Reproduce all of the data word for word.
## Begin
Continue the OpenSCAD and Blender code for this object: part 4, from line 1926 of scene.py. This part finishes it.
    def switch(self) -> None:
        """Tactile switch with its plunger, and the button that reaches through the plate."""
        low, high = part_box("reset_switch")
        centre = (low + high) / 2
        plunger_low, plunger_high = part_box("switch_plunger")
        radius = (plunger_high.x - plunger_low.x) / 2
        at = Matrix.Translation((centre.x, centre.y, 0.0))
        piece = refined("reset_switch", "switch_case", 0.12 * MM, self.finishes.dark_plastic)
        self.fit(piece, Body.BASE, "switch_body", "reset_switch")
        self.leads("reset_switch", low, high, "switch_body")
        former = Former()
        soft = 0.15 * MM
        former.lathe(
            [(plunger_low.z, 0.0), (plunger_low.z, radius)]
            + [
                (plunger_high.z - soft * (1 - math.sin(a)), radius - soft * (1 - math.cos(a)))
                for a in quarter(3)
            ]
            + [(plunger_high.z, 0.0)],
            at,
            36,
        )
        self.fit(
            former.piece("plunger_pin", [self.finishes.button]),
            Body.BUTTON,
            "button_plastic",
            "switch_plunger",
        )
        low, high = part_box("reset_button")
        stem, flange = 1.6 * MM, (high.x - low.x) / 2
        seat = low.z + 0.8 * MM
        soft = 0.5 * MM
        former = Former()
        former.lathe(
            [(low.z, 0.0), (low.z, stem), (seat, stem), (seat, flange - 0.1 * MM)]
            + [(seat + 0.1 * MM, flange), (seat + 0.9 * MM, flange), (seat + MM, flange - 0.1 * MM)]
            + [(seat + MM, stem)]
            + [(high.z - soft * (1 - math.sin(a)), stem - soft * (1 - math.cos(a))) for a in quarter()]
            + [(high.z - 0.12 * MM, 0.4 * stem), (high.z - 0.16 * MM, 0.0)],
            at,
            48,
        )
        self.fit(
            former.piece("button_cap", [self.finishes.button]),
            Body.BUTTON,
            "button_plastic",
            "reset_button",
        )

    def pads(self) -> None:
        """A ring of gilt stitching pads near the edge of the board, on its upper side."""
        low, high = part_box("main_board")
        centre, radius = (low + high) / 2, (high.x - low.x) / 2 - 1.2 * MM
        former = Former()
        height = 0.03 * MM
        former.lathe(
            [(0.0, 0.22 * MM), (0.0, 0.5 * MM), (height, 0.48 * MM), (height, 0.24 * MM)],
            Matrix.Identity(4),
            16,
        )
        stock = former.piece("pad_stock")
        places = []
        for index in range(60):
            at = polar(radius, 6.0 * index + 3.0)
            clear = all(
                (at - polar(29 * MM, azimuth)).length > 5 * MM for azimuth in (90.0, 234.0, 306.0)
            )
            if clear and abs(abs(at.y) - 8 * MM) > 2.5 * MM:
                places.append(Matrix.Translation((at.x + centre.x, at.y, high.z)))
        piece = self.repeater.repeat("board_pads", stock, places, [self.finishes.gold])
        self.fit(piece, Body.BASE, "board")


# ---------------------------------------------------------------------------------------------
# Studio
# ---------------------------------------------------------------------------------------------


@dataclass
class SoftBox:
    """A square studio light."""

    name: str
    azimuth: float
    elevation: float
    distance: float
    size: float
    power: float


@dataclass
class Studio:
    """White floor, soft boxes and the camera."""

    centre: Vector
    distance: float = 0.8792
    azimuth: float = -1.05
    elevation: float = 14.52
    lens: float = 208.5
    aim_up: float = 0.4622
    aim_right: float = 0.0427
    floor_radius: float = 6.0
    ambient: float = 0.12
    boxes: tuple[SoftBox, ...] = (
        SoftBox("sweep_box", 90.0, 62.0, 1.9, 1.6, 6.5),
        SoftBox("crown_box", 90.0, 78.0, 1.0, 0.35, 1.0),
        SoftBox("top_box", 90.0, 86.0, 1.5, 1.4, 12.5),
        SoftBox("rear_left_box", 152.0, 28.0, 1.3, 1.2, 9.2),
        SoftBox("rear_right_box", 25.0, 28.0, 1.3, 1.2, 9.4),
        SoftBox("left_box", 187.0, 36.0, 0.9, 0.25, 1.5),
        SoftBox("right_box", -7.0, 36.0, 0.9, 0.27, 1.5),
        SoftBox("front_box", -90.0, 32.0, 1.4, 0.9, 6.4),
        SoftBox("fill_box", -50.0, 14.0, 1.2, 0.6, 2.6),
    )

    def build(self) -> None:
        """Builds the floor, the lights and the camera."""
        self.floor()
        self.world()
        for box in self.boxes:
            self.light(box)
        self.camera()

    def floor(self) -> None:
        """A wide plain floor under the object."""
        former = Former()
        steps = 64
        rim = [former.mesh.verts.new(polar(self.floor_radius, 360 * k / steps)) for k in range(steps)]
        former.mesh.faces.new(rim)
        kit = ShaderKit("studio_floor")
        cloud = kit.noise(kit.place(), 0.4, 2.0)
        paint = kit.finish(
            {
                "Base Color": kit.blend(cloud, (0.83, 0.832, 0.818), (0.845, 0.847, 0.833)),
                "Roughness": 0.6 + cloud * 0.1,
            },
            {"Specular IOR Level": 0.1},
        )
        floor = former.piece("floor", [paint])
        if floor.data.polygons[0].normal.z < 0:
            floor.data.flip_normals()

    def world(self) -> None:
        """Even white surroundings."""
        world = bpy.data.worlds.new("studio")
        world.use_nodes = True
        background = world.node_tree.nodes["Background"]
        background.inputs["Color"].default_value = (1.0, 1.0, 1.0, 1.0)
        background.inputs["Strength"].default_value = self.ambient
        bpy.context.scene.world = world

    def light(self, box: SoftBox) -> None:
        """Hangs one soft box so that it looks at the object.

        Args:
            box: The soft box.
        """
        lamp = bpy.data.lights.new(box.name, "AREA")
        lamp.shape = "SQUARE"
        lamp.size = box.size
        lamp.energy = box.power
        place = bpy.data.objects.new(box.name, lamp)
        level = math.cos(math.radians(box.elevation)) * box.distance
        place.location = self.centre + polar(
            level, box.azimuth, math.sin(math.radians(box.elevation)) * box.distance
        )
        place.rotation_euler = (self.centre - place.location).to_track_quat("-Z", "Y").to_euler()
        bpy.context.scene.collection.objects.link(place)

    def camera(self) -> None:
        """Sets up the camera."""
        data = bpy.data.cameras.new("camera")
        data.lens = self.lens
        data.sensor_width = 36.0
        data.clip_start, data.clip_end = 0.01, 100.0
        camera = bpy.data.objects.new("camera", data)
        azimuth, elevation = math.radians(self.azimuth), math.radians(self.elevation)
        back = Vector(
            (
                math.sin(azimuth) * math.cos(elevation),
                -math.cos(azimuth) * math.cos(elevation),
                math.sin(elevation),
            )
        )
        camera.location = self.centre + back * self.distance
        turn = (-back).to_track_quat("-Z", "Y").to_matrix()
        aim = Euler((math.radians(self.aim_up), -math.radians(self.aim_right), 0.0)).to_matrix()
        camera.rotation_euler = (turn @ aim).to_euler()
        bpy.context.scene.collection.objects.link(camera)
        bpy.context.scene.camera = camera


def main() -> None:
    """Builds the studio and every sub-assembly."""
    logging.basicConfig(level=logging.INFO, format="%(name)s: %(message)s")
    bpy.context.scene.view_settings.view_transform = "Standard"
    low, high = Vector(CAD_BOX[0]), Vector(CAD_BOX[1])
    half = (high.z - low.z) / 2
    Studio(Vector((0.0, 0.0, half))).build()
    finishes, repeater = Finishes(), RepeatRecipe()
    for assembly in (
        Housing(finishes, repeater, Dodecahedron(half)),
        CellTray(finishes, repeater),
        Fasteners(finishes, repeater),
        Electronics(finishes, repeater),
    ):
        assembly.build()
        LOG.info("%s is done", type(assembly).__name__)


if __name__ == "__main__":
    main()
## End
Result of the task
Continue the OpenSCAD and Blender code for this object: part 4, from line 1926 of scene.py. This part finishes it.
    def switch(self) -> None:
        """Tactile switch with its plunger, and the button that reaches through the plate."""
        low, high = part_box("reset_switch")
        centre = (low + high) / 2
        plunger_low, plunger_high = part_box("switch_plunger")
        radius = (plunger_high.x - plunger_low.x) / 2
        at = Matrix.Translation((centre.x, centre.y, 0.0))
        piece = refined("reset_switch", "switch_case", 0.12 * MM, self.finishes.dark_plastic)
        self.fit(piece, Body.BASE, "switch_body", "reset_switch")
        self.leads("reset_switch", low, high, "switch_body")
        former = Former()
        soft = 0.15 * MM
        former.lathe(
            [(plunger_low.z, 0.0), (plunger_low.z, radius)]
            + [
                (plunger_high.z - soft * (1 - math.sin(a)), radius - soft * (1 - math.cos(a)))
                for a in quarter(3)
            ]
            + [(plunger_high.z, 0.0)],
            at,
            36,
        )
        self.fit(
            former.piece("plunger_pin", [self.finishes.button]),
            Body.BUTTON,
            "button_plastic",
            "switch_plunger",
        )
        low, high = part_box("reset_button")
        stem, flange = 1.6 * MM, (high.x - low.x) / 2
        seat = low.z + 0.8 * MM
        soft = 0.5 * MM
        former = Former()
        former.lathe(
            [(low.z, 0.0), (low.z, stem), (seat, stem), (seat, flange - 0.1 * MM)]
            + [(seat + 0.1 * MM, flange), (seat + 0.9 * MM, flange), (seat + MM, flange - 0.1 * MM)]
            + [(seat + MM, stem)]
            + [(high.z - soft * (1 - math.sin(a)), stem - soft * (1 - math.cos(a))) for a in quarter()]
            + [(high.z - 0.12 * MM, 0.4 * stem), (high.z - 0.16 * MM, 0.0)],
            at,
            48,
        )
        self.fit(
            former.piece("button_cap", [self.finishes.button]),
            Body.BUTTON,
            "button_plastic",
            "reset_button",
        )

    def pads(self) -> None:
        """A ring of gilt stitching pads near the edge of the board, on its upper side."""
        low, high = part_box("main_board")
        centre, radius = (low + high) / 2, (high.x - low.x) / 2 - 1.2 * MM
        former = Former()
        height = 0.03 * MM
        former.lathe(
            [(0.0, 0.22 * MM), (0.0, 0.5 * MM), (height, 0.48 * MM), (height, 0.24 * MM)],
            Matrix.Identity(4),
            16,
        )
        stock = former.piece("pad_stock")
        places = []
        for index in range(60):
            at = polar(radius, 6.0 * index + 3.0)
            clear = all(
                (at - polar(29 * MM, azimuth)).length > 5 * MM for azimuth in (90.0, 234.0, 306.0)
            )
            if clear and abs(abs(at.y) - 8 * MM) > 2.5 * MM:
                places.append(Matrix.Translation((at.x + centre.x, at.y, high.z)))
        piece = self.repeater.repeat("board_pads", stock, places, [self.finishes.gold])
        self.fit(piece, Body.BASE, "board")


# ---------------------------------------------------------------------------------------------
# Studio
# ---------------------------------------------------------------------------------------------


@dataclass
class SoftBox:
    """A square studio light."""

    name: str
    azimuth: float
    elevation: float
    distance: float
    size: float
    power: float


@dataclass
class Studio:
    """White floor, soft boxes and the camera."""

    centre: Vector
    distance: float = 0.8792
    azimuth: float = -1.05
    elevation: float = 14.52
    lens: float = 208.5
    aim_up: float = 0.4622
    aim_right: float = 0.0427
    floor_radius: float = 6.0
    ambient: float = 0.12
    boxes: tuple[SoftBox, ...] = (
        SoftBox("sweep_box", 90.0, 62.0, 1.9, 1.6, 6.5),
        SoftBox("crown_box", 90.0, 78.0, 1.0, 0.35, 1.0),
        SoftBox("top_box", 90.0, 86.0, 1.5, 1.4, 12.5),
        SoftBox("rear_left_box", 152.0, 28.0, 1.3, 1.2, 9.2),
        SoftBox("rear_right_box", 25.0, 28.0, 1.3, 1.2, 9.4),
        SoftBox("left_box", 187.0, 36.0, 0.9, 0.25, 1.5),
        SoftBox("right_box", -7.0, 36.0, 0.9, 0.27, 1.5),
        SoftBox("front_box", -90.0, 32.0, 1.4, 0.9, 6.4),
        SoftBox("fill_box", -50.0, 14.0, 1.2, 0.6, 2.6),
    )

    def build(self) -> None:
        """Builds the floor, the lights and the camera."""
        self.floor()
        self.world()
        for box in self.boxes:
            self.light(box)
        self.camera()

    def floor(self) -> None:
        """A wide plain floor under the object."""
        former = Former()
        steps = 64
        rim = [former.mesh.verts.new(polar(self.floor_radius, 360 * k / steps)) for k in range(steps)]
        former.mesh.faces.new(rim)
        kit = ShaderKit("studio_floor")
        cloud = kit.noise(kit.place(), 0.4, 2.0)
        paint = kit.finish(
            {
                "Base Color": kit.blend(cloud, (0.83, 0.832, 0.818), (0.845, 0.847, 0.833)),
                "Roughness": 0.6 + cloud * 0.1,
            },
            {"Specular IOR Level": 0.1},
        )
        floor = former.piece("floor", [paint])
        if floor.data.polygons[0].normal.z < 0:
            floor.data.flip_normals()

    def world(self) -> None:
        """Even white surroundings."""
        world = bpy.data.worlds.new("studio")
        world.use_nodes = True
        background = world.node_tree.nodes["Background"]
        background.inputs["Color"].default_value = (1.0, 1.0, 1.0, 1.0)
        background.inputs["Strength"].default_value = self.ambient
        bpy.context.scene.world = world

    def light(self, box: SoftBox) -> None:
        """Hangs one soft box so that it looks at the object.

        Args:
            box: The soft box.
        """
        lamp = bpy.data.lights.new(box.name, "AREA")
        lamp.shape = "SQUARE"
        lamp.size = box.size
        lamp.energy = box.power
        place = bpy.data.objects.new(box.name, lamp)
        level = math.cos(math.radians(box.elevation)) * box.distance
        place.location = self.centre + polar(
            level, box.azimuth, math.sin(math.radians(box.elevation)) * box.distance
        )
        place.rotation_euler = (self.centre - place.location).to_track_quat("-Z", "Y").to_euler()
        bpy.context.scene.collection.objects.link(place)

    def camera(self) -> None:
        """Sets up the camera."""
        data = bpy.data.cameras.new("camera")
        data.lens = self.lens
        data.sensor_width = 36.0
        data.clip_start, data.clip_end = 0.01, 100.0
        camera = bpy.data.objects.new("camera", data)
        azimuth, elevation = math.radians(self.azimuth), math.radians(self.elevation)
        back = Vector(
            (
                math.sin(azimuth) * math.cos(elevation),
                -math.cos(azimuth) * math.cos(elevation),
                math.sin(elevation),
            )
        )
        camera.location = self.centre + back * self.distance
        turn = (-back).to_track_quat("-Z", "Y").to_matrix()
        aim = Euler((math.radians(self.aim_up), -math.radians(self.aim_right), 0.0)).to_matrix()
        camera.rotation_euler = (turn @ aim).to_euler()
        bpy.context.scene.collection.objects.link(camera)
        bpy.context.scene.camera = camera


def main() -> None:
    """Builds the studio and every sub-assembly."""
    logging.basicConfig(level=logging.INFO, format="%(name)s: %(message)s")
    bpy.context.scene.view_settings.view_transform = "Standard"
    low, high = Vector(CAD_BOX[0]), Vector(CAD_BOX[1])
    half = (high.z - low.z) / 2
    Studio(Vector((0.0, 0.0, half))).build()
    finishes, repeater = Finishes(), RepeatRecipe()
    for assembly in (
        Housing(finishes, repeater, Dodecahedron(half)),
        CellTray(finishes, repeater),
        Fasteners(finishes, repeater),
        Electronics(finishes, repeater),
    ):
        assembly.build()
        LOG.info("%s is done", type(assembly).__name__)


if __name__ == "__main__":
    main()